A tall pine beside the driveway collapsed. It didn’t damage anything, but it’s sad to lose such a pretty tree.

In our backyard, another tree had fallen (luckily not hitting anything at all). In the national forest behind us, we could see roughly a dozen trees down. Perhaps most precarious of all was the ponderosa pine leaning over our garage and the courtyard:

It’s at least a hundred feet tall. And yes, it’s really 30 degrees off vertical. If it collapsed, it would crush the garage and ruin the courtyard fence and much of the landscaping there. Luckily for us, the tree’s roots were holding and it was leaning slightly against an outcropping of rocks at the end of our driveway. When an arborist came to survey the damage, he told us confidently that the tree will hold for a little while. Taking it down will be a trick, but he should be able to do it with a bucket truck, sawing off the upper portion. That’ll be something to see.

There are five other trees in our yard that are “compromised” (in his words) and endangering the house. If we don’t remove them, the next wind storm will certainly take them down and crunch the house. All told, there’s around six thousand dollars of cutting and dismantling to be done. Atop that, there’s probably four thousand dollars of cleanup as we remove the massive root balls and fill the gaping holes with topsoil. Ouch.

Needless to say, it was a stressful day, but in the end the house wasn’t hit. I have friends who experienced much worse, with dozens of trees down and damage to their houses.
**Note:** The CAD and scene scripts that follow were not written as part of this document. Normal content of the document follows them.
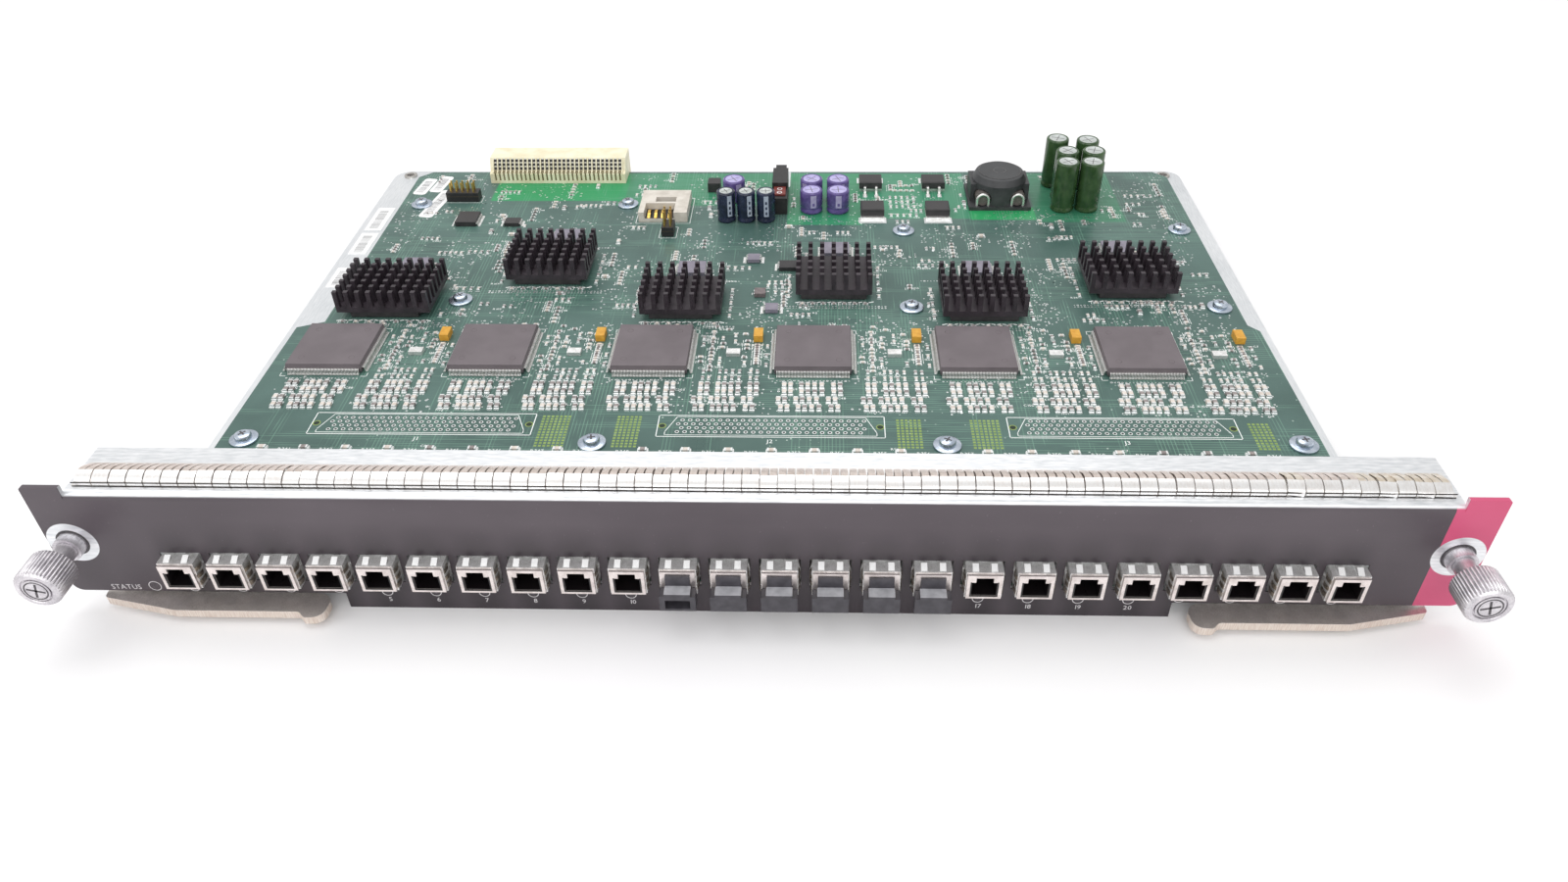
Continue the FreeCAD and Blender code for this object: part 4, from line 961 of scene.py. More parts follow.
# ---- board screws: captive washer, pan head, cross recess ----------------------------------------
screws = solids("board_screws")
at = np.array([[*middle(screw)[:2], 0] for screw in screws])
tip, head_top = screws[0][0][2], screws[0][1][2]
profile = [(0.02, tip), (1.1, tip), (1.45, tip + 0.5), (1.45, 0.02), (4.45, 0.02), (4.6, 0.14), (4.6, 0.72),
           (4.45, 0.82), (3.3, 0.82), (3.1, 0.9), (2.75, 0.92), (2.75, 1.9), (2.5, 2.4), (1.9, 2.72),
           (0.9, head_top), (0.02, head_top)]
piece("board_screw_heads", repeat(turned(profile, 36), at, rng.random(len(at)) * 3), SCREW_ZINC,
      replaces=("board_screws",), smooth=35, weld=True)
recess = joined([prism(rectangle(-1.3, 1.3, -0.3, 0.3), 1.6, head_top + 0.004),
                 prism(rectangle(-0.3, 0.3, -1.3, 1.3), 1.6, head_top + 0.003)])
piece("board_screw_recesses", repeat(recess, at, rng.random(len(at)) * 1.5), DARK_RECESS)

# ---- power transistors: black case, bright tab and legs ------------------------------------------
found = solids("power_transistors")
half_way = np.mean([middle(box)[1] for box in found])
leg = swept([[4.4, 2.6], [5.4, 2.6], [6.1, 2.4], [6.3, 0.8], [6.8, 0.45], [9.3, 0.42]], 0.95, 0.4)
cases, tabs, pads = [], [], []
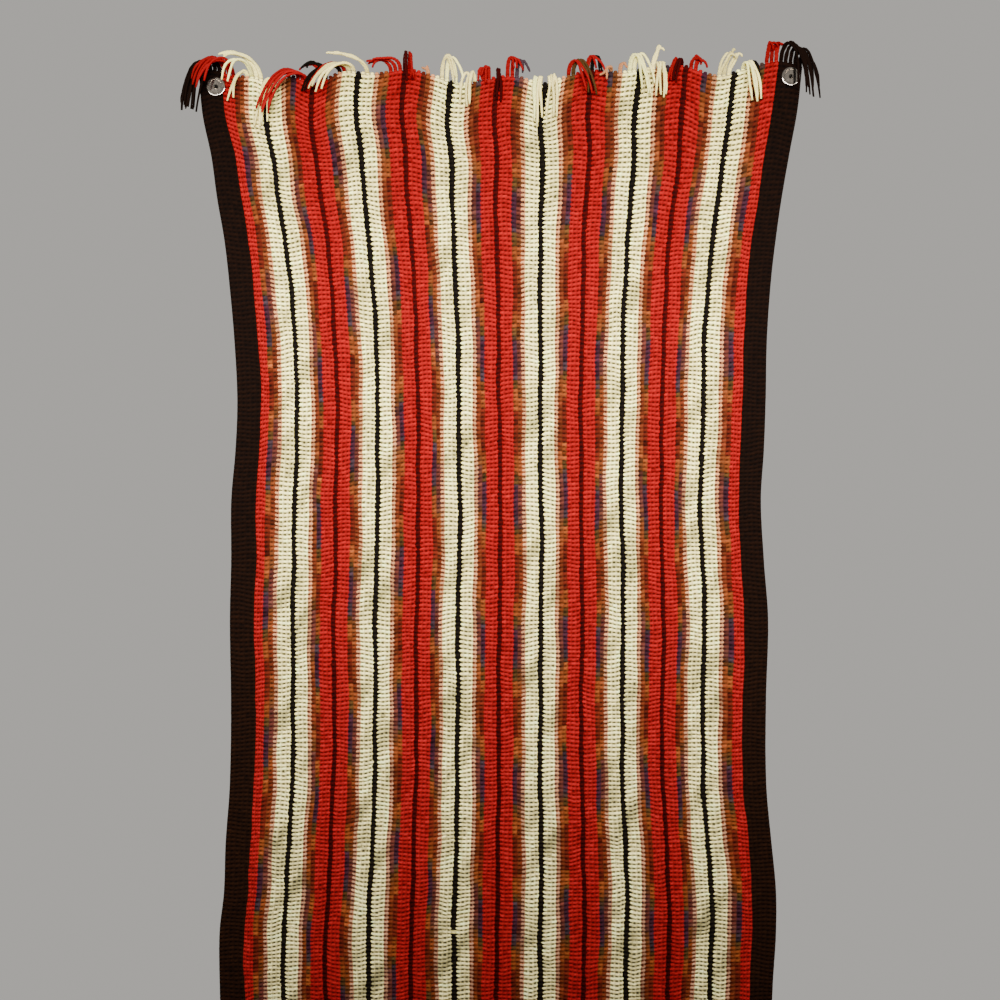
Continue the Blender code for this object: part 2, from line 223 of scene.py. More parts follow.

The place across the street has a hundred-and-fifty-foot tree laying across its roof, and three others down in the backyard. Power lines up and down the highway were taken out by falling limbs. It looks like a hurricane ripped through the east side of the valley.

So, as I considered what I was thankful for this week, the fact that we escaped relatively unscathed was on top of my list. Yeah, it’s a mess, but it could be worse. Now we’ve bought a chainsaw, and over the next days and weeks we’re going to attack the fallen trees and clear them. On the bright side, we should have enough firewood to last a long, long time.